Work to complete —
Give only the number of lines where "axes" occurs.

Information supplied —
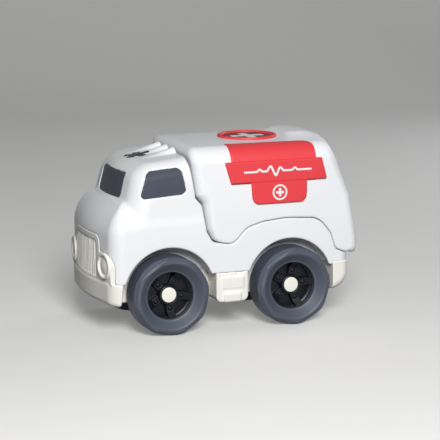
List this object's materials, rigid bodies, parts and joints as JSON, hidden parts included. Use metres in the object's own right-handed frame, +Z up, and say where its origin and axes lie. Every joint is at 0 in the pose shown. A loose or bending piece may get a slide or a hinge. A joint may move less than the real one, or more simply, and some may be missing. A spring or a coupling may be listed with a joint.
{
  "type": "toy ambulance",
  "caption": "Push-along toy ambulance with a hollow white cab and rear body, cream chassis, red side signs, a roof dish and wheels that roll on steel axles.",
  "frame": {"origin": "middle of the length and width, on the surface that the wheels stand on", "axes": "-Y forward (the cab's end), +X to the vehicle's left, +Z up"},
  "size_m": [0.1064, 0.193, 0.1358],
  "materials": {
    "white_plastic": "satin moulded, fine grain",
    "cream_plastic": "satin moulded, faintly speckled",
    "red_plastic": "satin moulded",
    "window_plastic": "satin gloss",
    "tyre_plastic": "matt, soft moulded",
    "rim_plastic": "gloss",
    "axle_steel": "drawn",
    "screw_steel": "zinc plated"
  },
  "bodies": {
    "body": {"cab_shell": "white_plastic", "rear_body": "white_plastic", "chassis": "cream_plastic", "windscreen": "window_plastic", "side_window_left": "window_plastic", "side_window_right": "window_plastic", "side_sign_left": "red_plastic", "side_sign_right": "red_plastic", "roof_dish": "red_plastic", "chassis_screws": "screw_steel", "deck_screws": "screw_steel"},
    "front_wheels": {"front_axle": "axle_steel", "front_left_tyre": "tyre_plastic", "front_left_rim": "rim_plastic", "front_left_hub_cap": "cream_plastic", "front_right_tyre": "tyre_plastic", "front_right_rim": "rim_plastic", "front_right_hub_cap": "cream_plastic"},
    "rear_wheels": {"rear_axle": "axle_steel", "rear_left_tyre": "tyre_plastic", "rear_left_rim": "rim_plastic", "rear_left_hub_cap": "cream_plastic", "rear_right_tyre": "tyre_plastic", "rear_right_rim": "rim_plastic", "rear_right_hub_cap": "cream_plastic"}
  },
  "joints": [
    {"name": "front_axle_spin", "type": "hinge", "parent": "body", "child": "front_wheels", "pos_m": [0, -0.04836, 0.0282], "axis": [1, 0, 0], "continuous": true},
    {"name": "rear_axle_spin", "type": "hinge", "parent": "body", "child": "rear_wheels", "pos_m": [0, 0.04464, 0.0282], "axis": [1, 0, 0], "continuous": true}
  ]
}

Solution to the problem —
2